> GIVEN TASK: Return, exactly as written, the lines from the one containing "Continue the build123d" through the one containing "tail = [(left, up, tail_out)", with both ends included.

> DATASET ENTRIES:
** start **

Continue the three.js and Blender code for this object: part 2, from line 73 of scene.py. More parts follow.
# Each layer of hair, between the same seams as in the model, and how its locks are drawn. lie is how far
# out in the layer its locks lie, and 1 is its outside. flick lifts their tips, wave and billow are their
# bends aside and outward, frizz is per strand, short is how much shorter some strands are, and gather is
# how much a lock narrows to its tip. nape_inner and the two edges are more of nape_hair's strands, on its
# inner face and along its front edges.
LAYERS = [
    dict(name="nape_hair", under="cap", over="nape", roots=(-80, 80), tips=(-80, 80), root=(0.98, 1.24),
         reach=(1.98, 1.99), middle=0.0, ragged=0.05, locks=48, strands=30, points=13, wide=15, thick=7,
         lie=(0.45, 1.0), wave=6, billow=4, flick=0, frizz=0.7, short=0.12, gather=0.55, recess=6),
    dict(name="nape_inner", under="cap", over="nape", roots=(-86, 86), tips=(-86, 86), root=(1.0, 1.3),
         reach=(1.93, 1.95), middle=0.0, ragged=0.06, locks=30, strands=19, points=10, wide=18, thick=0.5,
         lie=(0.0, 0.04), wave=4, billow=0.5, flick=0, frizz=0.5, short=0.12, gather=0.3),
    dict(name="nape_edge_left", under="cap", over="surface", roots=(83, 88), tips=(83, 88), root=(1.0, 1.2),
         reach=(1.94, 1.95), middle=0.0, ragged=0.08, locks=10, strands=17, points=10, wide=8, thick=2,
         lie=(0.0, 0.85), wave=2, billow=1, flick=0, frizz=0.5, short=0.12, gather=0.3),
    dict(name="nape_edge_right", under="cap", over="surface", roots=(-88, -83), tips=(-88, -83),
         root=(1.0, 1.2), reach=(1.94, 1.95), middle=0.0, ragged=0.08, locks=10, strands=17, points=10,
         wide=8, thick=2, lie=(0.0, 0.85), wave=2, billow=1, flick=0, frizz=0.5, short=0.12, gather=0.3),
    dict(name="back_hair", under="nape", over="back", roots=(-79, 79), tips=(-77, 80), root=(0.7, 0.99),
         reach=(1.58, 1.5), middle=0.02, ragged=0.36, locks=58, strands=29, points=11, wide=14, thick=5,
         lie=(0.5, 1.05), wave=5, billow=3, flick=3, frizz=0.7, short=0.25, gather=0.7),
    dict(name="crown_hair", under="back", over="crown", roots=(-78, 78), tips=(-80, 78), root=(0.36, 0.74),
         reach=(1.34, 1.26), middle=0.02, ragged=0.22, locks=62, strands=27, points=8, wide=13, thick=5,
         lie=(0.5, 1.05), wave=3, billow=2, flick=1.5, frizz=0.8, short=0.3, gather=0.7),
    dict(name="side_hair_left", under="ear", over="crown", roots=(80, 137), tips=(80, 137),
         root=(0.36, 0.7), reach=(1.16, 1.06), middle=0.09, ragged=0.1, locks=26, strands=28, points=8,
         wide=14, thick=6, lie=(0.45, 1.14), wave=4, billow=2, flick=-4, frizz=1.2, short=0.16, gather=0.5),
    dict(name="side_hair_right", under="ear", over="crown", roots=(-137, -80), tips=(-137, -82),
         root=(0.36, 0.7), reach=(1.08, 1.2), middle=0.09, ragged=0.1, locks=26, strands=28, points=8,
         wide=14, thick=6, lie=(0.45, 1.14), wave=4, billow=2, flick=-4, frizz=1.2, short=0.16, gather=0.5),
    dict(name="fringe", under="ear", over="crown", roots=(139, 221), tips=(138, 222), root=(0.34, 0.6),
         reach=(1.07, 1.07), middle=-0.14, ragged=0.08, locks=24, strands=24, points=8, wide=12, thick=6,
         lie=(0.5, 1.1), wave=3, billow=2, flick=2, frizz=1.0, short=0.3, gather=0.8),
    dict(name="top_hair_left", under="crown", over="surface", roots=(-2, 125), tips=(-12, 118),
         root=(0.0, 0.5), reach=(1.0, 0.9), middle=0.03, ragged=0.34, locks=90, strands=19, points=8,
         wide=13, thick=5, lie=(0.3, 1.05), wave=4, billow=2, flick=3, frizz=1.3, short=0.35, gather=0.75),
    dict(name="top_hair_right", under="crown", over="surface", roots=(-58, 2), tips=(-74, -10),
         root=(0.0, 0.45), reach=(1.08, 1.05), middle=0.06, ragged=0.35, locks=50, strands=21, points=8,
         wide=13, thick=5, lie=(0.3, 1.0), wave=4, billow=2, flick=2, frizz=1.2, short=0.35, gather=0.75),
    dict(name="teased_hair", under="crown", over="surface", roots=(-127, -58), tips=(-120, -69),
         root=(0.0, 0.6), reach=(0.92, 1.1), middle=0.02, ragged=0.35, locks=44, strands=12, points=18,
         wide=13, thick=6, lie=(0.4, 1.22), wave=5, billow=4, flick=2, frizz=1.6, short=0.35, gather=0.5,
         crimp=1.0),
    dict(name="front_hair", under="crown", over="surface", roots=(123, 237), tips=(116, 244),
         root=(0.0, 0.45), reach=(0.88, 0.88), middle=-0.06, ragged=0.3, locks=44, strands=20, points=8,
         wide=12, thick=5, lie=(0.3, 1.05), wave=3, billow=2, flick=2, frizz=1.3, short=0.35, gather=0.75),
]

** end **
** start **

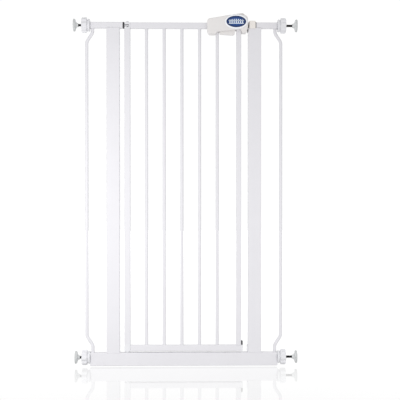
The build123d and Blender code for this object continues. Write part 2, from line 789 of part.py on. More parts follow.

** end **
** start **

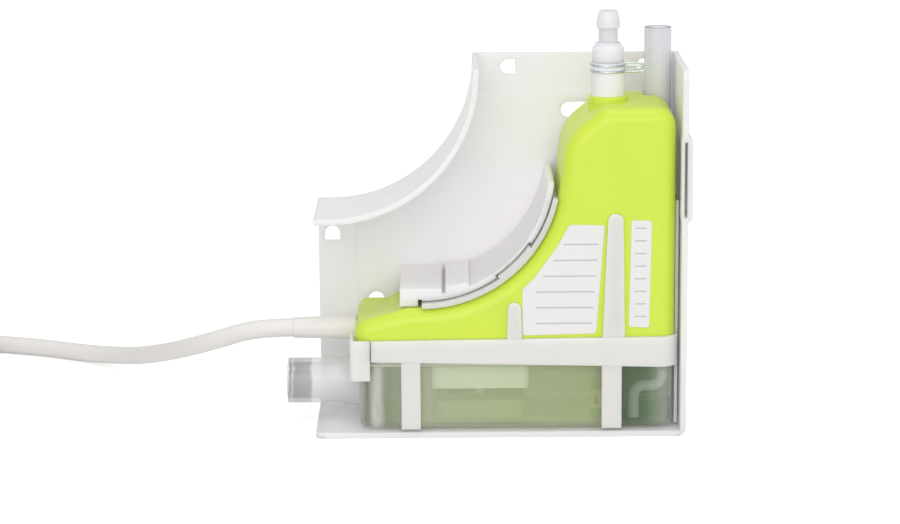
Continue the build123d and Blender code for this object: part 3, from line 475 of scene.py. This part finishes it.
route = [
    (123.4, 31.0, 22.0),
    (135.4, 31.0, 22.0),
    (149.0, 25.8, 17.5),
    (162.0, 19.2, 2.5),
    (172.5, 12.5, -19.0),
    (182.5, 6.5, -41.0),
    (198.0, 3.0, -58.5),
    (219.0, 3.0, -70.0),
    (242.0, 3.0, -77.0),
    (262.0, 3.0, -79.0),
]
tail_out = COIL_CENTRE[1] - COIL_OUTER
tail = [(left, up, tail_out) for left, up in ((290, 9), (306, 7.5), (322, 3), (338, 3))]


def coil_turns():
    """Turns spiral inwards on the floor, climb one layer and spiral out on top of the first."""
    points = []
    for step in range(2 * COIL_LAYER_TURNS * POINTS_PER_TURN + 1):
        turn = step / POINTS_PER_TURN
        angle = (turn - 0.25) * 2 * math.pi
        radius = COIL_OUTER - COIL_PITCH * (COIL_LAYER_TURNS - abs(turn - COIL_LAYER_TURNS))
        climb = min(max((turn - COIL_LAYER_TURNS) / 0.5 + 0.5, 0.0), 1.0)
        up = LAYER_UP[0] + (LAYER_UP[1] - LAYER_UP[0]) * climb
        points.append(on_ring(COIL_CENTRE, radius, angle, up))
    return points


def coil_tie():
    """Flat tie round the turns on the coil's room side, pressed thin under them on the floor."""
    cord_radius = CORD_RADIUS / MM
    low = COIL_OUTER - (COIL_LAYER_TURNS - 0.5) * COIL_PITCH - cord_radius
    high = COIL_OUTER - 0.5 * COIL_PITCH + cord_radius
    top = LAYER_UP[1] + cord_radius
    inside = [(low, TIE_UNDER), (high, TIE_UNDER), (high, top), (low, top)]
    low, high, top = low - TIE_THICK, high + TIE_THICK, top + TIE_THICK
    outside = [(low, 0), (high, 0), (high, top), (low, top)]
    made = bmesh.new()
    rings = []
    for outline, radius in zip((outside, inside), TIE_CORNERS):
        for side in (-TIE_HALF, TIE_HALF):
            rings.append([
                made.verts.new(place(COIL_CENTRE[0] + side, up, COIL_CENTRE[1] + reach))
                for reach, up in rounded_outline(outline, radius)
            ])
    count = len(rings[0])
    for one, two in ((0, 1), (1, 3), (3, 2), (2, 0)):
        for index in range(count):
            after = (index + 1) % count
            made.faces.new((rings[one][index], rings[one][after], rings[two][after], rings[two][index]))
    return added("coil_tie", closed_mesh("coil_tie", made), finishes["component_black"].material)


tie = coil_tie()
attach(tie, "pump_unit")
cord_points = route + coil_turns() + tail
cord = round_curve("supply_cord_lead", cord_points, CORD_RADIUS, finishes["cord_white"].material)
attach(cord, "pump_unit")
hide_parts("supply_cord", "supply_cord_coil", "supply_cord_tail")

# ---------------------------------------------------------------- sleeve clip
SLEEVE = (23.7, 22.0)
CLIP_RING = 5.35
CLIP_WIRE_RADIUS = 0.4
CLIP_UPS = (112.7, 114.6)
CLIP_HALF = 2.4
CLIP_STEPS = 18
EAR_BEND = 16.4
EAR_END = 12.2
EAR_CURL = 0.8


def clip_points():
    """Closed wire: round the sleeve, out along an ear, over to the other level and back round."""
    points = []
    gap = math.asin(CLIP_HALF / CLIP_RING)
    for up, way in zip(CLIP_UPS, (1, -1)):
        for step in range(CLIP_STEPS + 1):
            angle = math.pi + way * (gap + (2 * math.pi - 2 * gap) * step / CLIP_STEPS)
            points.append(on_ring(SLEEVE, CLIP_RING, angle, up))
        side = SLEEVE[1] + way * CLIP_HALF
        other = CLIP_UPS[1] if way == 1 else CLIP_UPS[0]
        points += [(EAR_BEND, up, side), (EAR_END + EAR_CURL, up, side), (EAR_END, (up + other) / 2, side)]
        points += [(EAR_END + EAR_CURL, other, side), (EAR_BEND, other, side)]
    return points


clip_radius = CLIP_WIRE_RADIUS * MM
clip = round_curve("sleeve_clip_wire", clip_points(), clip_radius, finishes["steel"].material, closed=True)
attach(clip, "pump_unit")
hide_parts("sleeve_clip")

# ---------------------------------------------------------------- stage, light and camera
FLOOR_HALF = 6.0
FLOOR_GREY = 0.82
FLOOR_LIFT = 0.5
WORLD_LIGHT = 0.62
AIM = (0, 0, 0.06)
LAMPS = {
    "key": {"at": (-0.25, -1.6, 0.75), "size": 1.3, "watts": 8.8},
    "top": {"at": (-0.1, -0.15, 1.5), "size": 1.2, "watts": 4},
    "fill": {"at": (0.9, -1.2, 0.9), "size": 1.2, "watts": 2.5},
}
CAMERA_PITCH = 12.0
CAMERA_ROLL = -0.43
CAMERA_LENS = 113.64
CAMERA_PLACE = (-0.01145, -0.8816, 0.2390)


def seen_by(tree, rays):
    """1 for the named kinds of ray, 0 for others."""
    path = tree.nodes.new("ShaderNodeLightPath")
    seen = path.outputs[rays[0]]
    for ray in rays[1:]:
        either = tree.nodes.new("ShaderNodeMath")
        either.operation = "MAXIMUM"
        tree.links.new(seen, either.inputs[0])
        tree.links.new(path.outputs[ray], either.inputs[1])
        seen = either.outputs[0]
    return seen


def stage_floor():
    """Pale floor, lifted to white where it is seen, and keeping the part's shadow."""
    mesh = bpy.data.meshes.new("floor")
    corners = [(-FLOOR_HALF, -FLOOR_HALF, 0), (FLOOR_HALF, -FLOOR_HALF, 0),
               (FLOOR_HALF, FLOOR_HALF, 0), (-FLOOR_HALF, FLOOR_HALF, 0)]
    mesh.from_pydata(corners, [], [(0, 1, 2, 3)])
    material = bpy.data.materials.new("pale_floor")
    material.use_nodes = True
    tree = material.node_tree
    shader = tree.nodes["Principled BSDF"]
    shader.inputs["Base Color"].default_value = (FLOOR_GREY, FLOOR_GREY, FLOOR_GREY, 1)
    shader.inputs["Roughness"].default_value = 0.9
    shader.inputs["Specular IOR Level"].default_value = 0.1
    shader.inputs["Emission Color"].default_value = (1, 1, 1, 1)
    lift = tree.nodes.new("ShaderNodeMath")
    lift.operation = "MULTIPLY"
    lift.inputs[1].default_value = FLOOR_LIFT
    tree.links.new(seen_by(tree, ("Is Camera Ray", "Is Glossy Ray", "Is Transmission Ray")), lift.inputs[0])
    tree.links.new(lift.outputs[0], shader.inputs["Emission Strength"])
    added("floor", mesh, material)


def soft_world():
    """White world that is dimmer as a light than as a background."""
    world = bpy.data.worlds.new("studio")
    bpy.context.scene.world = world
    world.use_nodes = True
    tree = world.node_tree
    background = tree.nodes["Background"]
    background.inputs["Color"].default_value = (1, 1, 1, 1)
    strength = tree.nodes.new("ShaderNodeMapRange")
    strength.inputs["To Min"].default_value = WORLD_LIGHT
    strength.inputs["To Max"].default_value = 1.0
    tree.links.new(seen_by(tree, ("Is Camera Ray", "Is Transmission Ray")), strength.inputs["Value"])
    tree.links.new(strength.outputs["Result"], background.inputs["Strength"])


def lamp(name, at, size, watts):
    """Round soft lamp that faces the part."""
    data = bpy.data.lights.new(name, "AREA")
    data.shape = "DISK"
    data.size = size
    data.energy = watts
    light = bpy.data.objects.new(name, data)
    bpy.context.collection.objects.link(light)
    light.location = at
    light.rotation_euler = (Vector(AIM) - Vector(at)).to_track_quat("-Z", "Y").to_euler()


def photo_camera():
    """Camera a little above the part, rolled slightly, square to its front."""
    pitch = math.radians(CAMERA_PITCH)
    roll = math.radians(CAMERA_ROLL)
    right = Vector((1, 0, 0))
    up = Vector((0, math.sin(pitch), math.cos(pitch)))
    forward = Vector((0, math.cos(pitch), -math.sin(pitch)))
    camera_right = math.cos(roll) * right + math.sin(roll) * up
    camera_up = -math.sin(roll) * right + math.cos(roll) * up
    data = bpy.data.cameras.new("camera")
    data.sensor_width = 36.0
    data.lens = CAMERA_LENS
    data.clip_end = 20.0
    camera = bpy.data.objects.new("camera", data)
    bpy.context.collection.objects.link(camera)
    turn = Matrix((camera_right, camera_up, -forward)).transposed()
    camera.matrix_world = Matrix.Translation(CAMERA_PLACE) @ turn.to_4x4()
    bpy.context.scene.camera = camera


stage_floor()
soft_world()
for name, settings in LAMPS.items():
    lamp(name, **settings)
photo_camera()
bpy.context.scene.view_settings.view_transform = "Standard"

** end **

> RESULT FOR THIS EXERCISE:
Continue the build123d and Blender code for this object: part 3, from line 475 of scene.py. This part finishes it.
route = [
    (123.4, 31.0, 22.0),
    (135.4, 31.0, 22.0),
    (149.0, 25.8, 17.5),
    (162.0, 19.2, 2.5),
    (172.5, 12.5, -19.0),
    (182.5, 6.5, -41.0),
    (198.0, 3.0, -58.5),
    (219.0, 3.0, -70.0),
    (242.0, 3.0, -77.0),
    (262.0, 3.0, -79.0),
]
tail_out = COIL_CENTRE[1] - COIL_OUTER
tail = [(left, up, tail_out) for left, up in ((290, 9), (306, 7.5), (322, 3), (338, 3))]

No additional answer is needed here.